### STATED EXERCISE:
Tally the lines that hold the string "hidden", and reply with the count alone.

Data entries
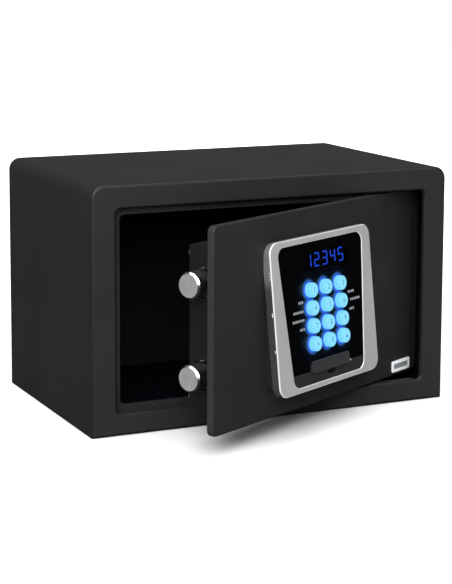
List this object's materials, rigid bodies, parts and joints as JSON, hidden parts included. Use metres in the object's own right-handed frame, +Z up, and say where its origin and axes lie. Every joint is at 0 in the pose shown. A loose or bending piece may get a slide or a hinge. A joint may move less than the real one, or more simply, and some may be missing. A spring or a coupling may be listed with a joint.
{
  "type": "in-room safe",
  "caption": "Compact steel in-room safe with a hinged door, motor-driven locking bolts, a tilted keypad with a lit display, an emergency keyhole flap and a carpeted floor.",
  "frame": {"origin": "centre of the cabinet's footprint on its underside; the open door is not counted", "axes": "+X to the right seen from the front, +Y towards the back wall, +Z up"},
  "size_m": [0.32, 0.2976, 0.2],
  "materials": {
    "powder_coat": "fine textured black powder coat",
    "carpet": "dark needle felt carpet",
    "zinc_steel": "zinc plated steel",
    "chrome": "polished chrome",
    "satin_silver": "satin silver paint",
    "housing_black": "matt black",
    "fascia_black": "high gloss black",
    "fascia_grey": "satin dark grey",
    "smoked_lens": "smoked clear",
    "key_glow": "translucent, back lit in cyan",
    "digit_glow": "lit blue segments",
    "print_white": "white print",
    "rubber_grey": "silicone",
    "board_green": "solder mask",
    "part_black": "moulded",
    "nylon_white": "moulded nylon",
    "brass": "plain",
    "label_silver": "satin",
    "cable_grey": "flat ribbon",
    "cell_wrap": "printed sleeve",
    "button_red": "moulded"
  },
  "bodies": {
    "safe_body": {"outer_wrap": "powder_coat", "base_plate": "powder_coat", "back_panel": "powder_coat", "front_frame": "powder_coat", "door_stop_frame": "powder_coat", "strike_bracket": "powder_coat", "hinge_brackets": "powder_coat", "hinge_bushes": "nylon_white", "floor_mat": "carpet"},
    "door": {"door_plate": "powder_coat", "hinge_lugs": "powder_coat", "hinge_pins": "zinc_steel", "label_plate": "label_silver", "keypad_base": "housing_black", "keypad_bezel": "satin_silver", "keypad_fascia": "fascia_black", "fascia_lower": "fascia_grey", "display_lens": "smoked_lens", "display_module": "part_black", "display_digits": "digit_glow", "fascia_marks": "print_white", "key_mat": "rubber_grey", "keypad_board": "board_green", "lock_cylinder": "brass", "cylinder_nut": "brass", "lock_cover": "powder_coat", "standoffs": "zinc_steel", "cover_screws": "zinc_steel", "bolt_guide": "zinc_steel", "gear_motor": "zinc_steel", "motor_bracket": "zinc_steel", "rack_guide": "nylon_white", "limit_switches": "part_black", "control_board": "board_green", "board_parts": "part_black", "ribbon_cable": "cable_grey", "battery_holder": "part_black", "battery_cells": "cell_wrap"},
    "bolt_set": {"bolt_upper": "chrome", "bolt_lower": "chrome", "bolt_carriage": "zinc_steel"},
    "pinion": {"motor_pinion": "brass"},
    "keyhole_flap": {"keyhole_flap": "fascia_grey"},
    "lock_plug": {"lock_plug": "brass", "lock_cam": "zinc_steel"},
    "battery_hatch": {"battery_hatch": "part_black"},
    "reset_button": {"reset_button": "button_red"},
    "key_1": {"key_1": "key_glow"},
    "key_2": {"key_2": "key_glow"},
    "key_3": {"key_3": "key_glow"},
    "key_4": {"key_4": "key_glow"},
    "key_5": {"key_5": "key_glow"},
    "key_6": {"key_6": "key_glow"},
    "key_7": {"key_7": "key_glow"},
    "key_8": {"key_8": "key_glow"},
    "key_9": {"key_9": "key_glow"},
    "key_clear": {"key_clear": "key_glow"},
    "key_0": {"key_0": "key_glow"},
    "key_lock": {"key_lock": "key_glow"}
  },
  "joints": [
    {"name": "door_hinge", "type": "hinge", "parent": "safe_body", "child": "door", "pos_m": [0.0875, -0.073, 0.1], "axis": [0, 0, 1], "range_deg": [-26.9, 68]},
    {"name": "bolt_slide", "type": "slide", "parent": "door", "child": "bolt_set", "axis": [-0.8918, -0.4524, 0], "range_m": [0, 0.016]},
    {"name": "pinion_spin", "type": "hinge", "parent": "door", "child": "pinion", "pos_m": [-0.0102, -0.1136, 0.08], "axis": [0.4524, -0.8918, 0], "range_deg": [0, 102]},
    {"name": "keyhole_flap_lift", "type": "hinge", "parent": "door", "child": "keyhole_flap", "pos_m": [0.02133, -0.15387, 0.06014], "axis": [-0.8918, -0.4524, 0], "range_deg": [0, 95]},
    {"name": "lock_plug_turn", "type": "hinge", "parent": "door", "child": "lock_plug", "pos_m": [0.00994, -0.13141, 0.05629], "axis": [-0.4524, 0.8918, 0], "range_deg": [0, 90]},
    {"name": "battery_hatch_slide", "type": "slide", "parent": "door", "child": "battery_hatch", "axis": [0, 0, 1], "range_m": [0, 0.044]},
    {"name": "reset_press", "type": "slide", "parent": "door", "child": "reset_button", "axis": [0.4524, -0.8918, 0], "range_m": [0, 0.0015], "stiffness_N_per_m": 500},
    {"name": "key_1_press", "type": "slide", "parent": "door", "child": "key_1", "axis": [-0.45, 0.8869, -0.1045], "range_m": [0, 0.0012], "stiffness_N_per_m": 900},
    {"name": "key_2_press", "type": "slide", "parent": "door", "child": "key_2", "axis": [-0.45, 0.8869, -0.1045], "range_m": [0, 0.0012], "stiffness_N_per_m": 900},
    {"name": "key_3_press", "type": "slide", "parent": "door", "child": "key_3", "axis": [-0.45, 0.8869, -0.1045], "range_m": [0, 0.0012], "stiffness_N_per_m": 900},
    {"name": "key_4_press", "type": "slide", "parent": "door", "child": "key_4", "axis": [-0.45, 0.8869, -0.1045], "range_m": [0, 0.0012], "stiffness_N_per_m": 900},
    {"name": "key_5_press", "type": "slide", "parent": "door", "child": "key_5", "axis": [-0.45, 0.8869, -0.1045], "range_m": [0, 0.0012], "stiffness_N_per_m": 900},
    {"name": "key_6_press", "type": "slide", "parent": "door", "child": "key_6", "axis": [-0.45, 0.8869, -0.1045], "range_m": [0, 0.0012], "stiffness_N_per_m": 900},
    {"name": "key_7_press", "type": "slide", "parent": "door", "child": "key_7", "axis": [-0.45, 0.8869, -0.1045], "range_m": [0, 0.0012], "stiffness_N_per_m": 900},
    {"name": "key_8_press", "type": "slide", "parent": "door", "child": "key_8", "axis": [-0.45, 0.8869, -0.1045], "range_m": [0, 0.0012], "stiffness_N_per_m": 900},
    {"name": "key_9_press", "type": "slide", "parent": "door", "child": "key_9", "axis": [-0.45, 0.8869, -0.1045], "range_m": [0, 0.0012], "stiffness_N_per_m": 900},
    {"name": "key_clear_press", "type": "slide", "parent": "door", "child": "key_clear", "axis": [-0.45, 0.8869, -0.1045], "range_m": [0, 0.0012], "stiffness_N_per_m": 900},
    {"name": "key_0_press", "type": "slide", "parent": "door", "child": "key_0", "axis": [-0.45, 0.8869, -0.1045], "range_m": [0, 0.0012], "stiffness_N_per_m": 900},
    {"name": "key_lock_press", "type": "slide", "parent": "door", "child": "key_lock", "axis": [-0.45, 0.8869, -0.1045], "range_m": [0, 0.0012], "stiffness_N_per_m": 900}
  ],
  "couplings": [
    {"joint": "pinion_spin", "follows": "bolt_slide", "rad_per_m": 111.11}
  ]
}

---

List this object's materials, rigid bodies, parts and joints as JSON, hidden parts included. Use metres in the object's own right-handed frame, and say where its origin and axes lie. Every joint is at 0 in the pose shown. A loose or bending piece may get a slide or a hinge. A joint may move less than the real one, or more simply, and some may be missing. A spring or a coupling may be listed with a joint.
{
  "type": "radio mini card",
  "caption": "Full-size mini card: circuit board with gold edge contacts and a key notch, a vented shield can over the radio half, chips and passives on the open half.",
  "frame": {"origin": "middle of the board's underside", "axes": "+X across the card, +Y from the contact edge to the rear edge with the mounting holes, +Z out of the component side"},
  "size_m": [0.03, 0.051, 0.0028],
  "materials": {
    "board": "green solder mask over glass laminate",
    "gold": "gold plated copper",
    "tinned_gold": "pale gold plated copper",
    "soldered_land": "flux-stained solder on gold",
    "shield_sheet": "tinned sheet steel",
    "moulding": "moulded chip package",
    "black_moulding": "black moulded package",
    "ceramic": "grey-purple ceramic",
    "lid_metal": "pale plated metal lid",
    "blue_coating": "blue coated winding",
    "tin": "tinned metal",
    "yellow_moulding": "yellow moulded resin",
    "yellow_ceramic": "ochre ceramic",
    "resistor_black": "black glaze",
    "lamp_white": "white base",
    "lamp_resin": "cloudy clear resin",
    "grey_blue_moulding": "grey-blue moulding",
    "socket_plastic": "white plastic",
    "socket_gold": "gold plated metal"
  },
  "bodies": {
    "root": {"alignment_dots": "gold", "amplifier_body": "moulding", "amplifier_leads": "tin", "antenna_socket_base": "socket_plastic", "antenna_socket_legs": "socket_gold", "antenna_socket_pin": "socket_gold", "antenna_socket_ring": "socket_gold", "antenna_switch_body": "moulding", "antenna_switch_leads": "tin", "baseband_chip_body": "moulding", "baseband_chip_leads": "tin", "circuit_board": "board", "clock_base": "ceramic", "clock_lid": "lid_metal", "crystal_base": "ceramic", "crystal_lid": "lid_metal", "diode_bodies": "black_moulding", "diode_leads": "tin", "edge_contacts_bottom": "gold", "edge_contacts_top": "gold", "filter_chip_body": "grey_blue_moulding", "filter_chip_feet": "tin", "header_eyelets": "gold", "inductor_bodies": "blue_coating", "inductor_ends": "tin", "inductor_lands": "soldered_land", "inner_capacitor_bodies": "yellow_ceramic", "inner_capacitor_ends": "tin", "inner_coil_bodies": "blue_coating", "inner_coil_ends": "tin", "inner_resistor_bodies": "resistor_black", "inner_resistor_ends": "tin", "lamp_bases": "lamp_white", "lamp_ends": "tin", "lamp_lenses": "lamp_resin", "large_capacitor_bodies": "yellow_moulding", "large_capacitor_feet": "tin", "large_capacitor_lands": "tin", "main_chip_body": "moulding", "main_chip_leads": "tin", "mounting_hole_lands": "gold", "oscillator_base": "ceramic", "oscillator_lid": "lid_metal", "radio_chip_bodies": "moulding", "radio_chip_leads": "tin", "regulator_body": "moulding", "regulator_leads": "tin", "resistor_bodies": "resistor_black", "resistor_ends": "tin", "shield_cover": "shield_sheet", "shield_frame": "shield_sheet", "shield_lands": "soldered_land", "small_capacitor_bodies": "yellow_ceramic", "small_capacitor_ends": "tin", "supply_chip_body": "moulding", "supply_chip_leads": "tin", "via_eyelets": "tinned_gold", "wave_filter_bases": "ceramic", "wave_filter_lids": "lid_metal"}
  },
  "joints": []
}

### OUTPUT OF THE EXERCISE:
2